── RAW DATA

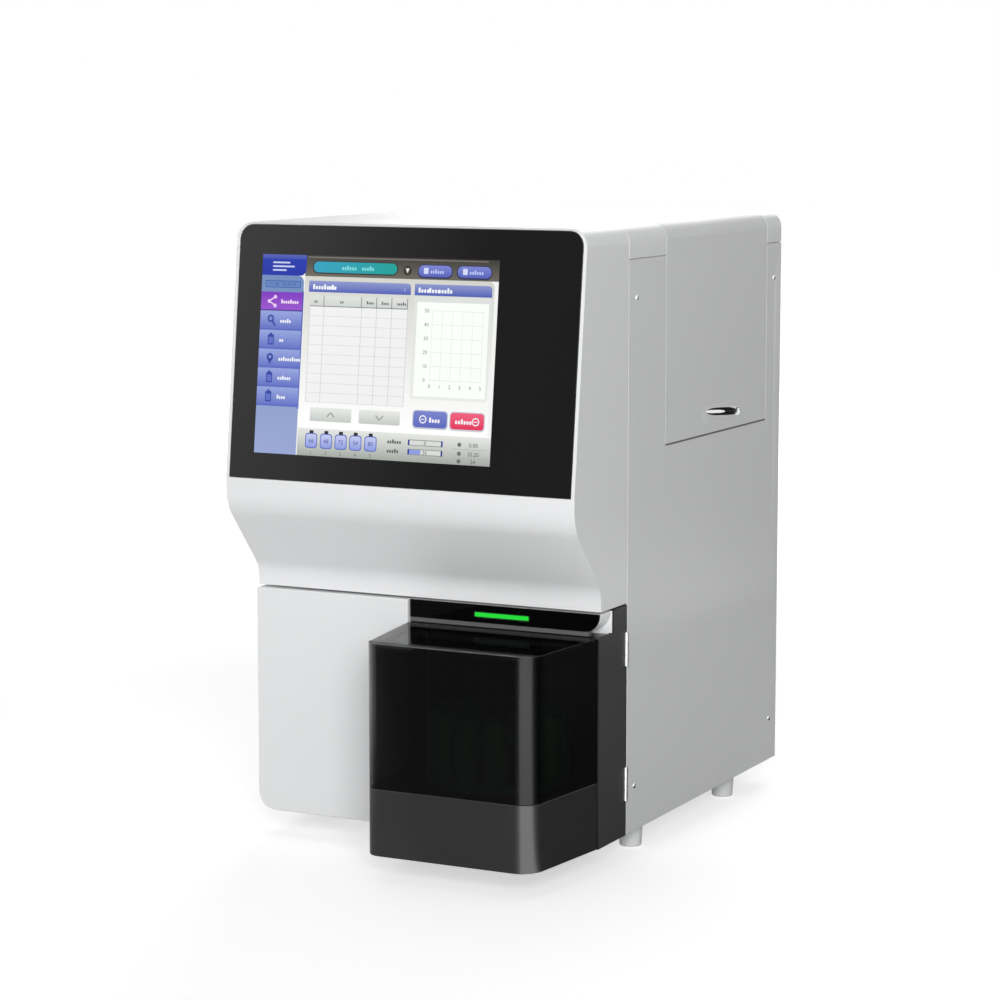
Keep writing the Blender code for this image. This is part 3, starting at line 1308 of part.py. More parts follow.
clear_scene()
make_chassis()
make_side_panel("left_side_panel", -1)
make_side_panel("right_side_panel", 1)
make_side_screws()
make_top_cover()
make_rear_panel()
make_front_housing()
make_touch_screen()
make_lower_front_panel()
make_fascia_and_light()
door_pivot = pivot_at("sampler_door_pivot", hinge_x, hinge_y, floor)
make_door(door_pivot)
make_hinge("lower", floor + HINGE_LOW, door_pivot)
make_hinge("upper", floor + HINGE_HIGH, door_pivot)
make_sampler_bay()
make_carousel(pivot_at("carousel_pivot", carousel.x, carousel.y, platform_top))
lift_pivot = pivot_at("arm_lift_pivot", post.x, post.y, arm_low)
make_sampler_arm(lift_pivot, pivot_at("arm_pivot", post.x, post.y, arm_low))
make_side_flap(pivot_at("side_flap_pivot", flap_axis_x, flap_front, flap_axis_z))
make_fan(pivot_at("fan_pivot", fan_x, rear - FAN_DEPTH, fan_z))
make_rear_fittings(pivot_at("rocker_pivot", switch_x, rear - SWITCH_AXIS_DEPTH, floor + INLET_HEIGHT))
make_inner_deck()
make_column_group()
make_syringe(pivot_at("syringe_pivot", syringe.x, syringe.y, syringe_low))
make_tray_units()
make_feet()
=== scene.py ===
import json
import math

import bmesh
import bpy
import numpy as np
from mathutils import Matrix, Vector


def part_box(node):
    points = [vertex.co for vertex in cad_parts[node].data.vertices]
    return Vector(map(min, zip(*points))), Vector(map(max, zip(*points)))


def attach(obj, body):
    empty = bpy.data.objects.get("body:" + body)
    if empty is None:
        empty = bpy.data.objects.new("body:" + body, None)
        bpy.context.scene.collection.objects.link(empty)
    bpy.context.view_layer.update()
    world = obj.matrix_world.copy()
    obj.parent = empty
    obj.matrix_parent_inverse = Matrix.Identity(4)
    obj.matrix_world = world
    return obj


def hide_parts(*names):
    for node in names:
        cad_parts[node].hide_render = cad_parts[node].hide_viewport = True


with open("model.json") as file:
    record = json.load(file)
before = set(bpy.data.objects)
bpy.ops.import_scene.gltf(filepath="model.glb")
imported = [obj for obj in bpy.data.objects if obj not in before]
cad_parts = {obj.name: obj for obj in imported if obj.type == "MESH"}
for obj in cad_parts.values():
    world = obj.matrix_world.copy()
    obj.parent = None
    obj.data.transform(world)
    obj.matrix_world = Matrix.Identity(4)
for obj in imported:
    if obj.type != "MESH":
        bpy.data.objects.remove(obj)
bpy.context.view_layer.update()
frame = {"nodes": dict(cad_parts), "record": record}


# Camera: a long lens from the right and a little above, as a catalogue picture is taken.
# The picture's centre falls on the side seam of the cabinet, so no shift is needed.
CAMERA_PLACE = (1.1056, -2.2122, 0.6040)
CAMERA_AZIMUTH = math.radians(26.66)
CAMERA_PITCH = math.radians(7.70)
LENS_MM = 107.0
SENSOR_MM = 36.0

scene = bpy.context.scene


def placed(name, data):
    """A new object of the data, linked to the scene."""
    holder = bpy.data.objects.new(name, data)
    scene.collection.objects.link(holder)
    return holder


camera_data = bpy.data.cameras.new("studio_camera")
camera_data.lens = LENS_MM
camera_data.sensor_width = SENSOR_MM
camera = placed("studio_camera", camera_data)
camera.location = CAMERA_PLACE
camera.rotation_euler = (math.pi / 2 - CAMERA_PITCH, 0, CAMERA_AZIMUTH)
scene.camera = camera
scene.view_settings.view_transform = "Standard"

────

• **TASK STATEMENT**
Extract each line of the material exactly as it stands.

• **THE RESULT**
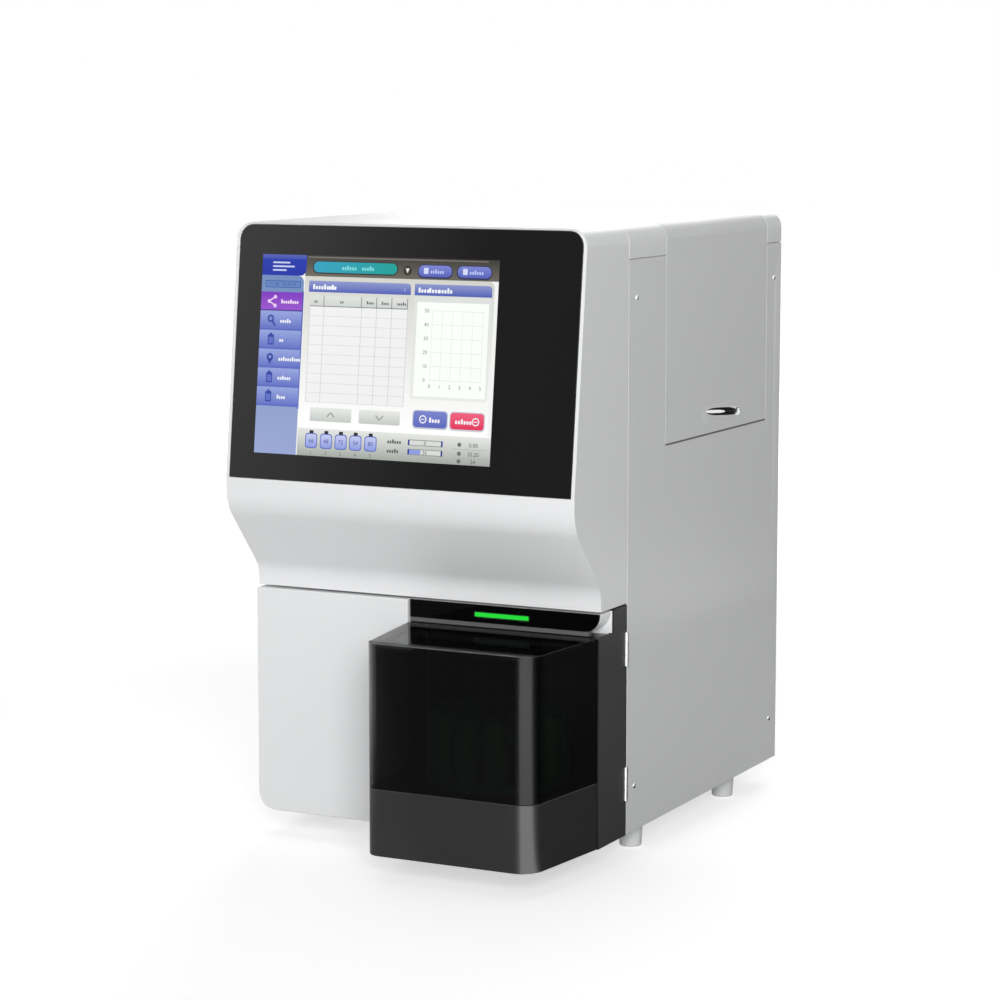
Keep writing the Blender code for this image. This is part 3, starting at line 1308 of part.py. More parts follow.
clear_scene()
make_chassis()
make_side_panel("left_side_panel", -1)
make_side_panel("right_side_panel", 1)
make_side_screws()
make_top_cover()
make_rear_panel()
make_front_housing()
make_touch_screen()
make_lower_front_panel()
make_fascia_and_light()
door_pivot = pivot_at("sampler_door_pivot", hinge_x, hinge_y, floor)
make_door(door_pivot)
make_hinge("lower", floor + HINGE_LOW, door_pivot)
make_hinge("upper", floor + HINGE_HIGH, door_pivot)
make_sampler_bay()
make_carousel(pivot_at("carousel_pivot", carousel.x, carousel.y, platform_top))
lift_pivot = pivot_at("arm_lift_pivot", post.x, post.y, arm_low)
make_sampler_arm(lift_pivot, pivot_at("arm_pivot", post.x, post.y, arm_low))
make_side_flap(pivot_at("side_flap_pivot", flap_axis_x, flap_front, flap_axis_z))
make_fan(pivot_at("fan_pivot", fan_x, rear - FAN_DEPTH, fan_z))
make_rear_fittings(pivot_at("rocker_pivot", switch_x, rear - SWITCH_AXIS_DEPTH, floor + INLET_HEIGHT))
make_inner_deck()
make_column_group()
make_syringe(pivot_at("syringe_pivot", syringe.x, syringe.y, syringe_low))
make_tray_units()
make_feet()
=== scene.py ===
import json
import math

import bmesh
import bpy
import numpy as np
from mathutils import Matrix, Vector


def part_box(node):
    points = [vertex.co for vertex in cad_parts[node].data.vertices]
    return Vector(map(min, zip(*points))), Vector(map(max, zip(*points)))


def attach(obj, body):
    empty = bpy.data.objects.get("body:" + body)
    if empty is None:
        empty = bpy.data.objects.new("body:" + body, None)
        bpy.context.scene.collection.objects.link(empty)
    bpy.context.view_layer.update()
    world = obj.matrix_world.copy()
    obj.parent = empty
    obj.matrix_parent_inverse = Matrix.Identity(4)
    obj.matrix_world = world
    return obj


def hide_parts(*names):
    for node in names:
        cad_parts[node].hide_render = cad_parts[node].hide_viewport = True


with open("model.json") as file:
    record = json.load(file)
before = set(bpy.data.objects)
bpy.ops.import_scene.gltf(filepath="model.glb")
imported = [obj for obj in bpy.data.objects if obj not in before]
cad_parts = {obj.name: obj for obj in imported if obj.type == "MESH"}
for obj in cad_parts.values():
    world = obj.matrix_world.copy()
    obj.parent = None
    obj.data.transform(world)
    obj.matrix_world = Matrix.Identity(4)
for obj in imported:
    if obj.type != "MESH":
        bpy.data.objects.remove(obj)
bpy.context.view_layer.update()
frame = {"nodes": dict(cad_parts), "record": record}


# Camera: a long lens from the right and a little above, as a catalogue picture is taken.
# The picture's centre falls on the side seam of the cabinet, so no shift is needed.
CAMERA_PLACE = (1.1056, -2.2122, 0.6040)
CAMERA_AZIMUTH = math.radians(26.66)
CAMERA_PITCH = math.radians(7.70)
LENS_MM = 107.0
SENSOR_MM = 36.0

scene = bpy.context.scene


def placed(name, data):
    """A new object of the data, linked to the scene."""
    holder = bpy.data.objects.new(name, data)
    scene.collection.objects.link(holder)
    return holder


camera_data = bpy.data.cameras.new("studio_camera")
camera_data.lens = LENS_MM
camera_data.sensor_width = SENSOR_MM
camera = placed("studio_camera", camera_data)
camera.location = CAMERA_PLACE
camera.rotation_euler = (math.pi / 2 - CAMERA_PITCH, 0, CAMERA_AZIMUTH)
scene.camera = camera
scene.view_settings.view_transform = "Standard"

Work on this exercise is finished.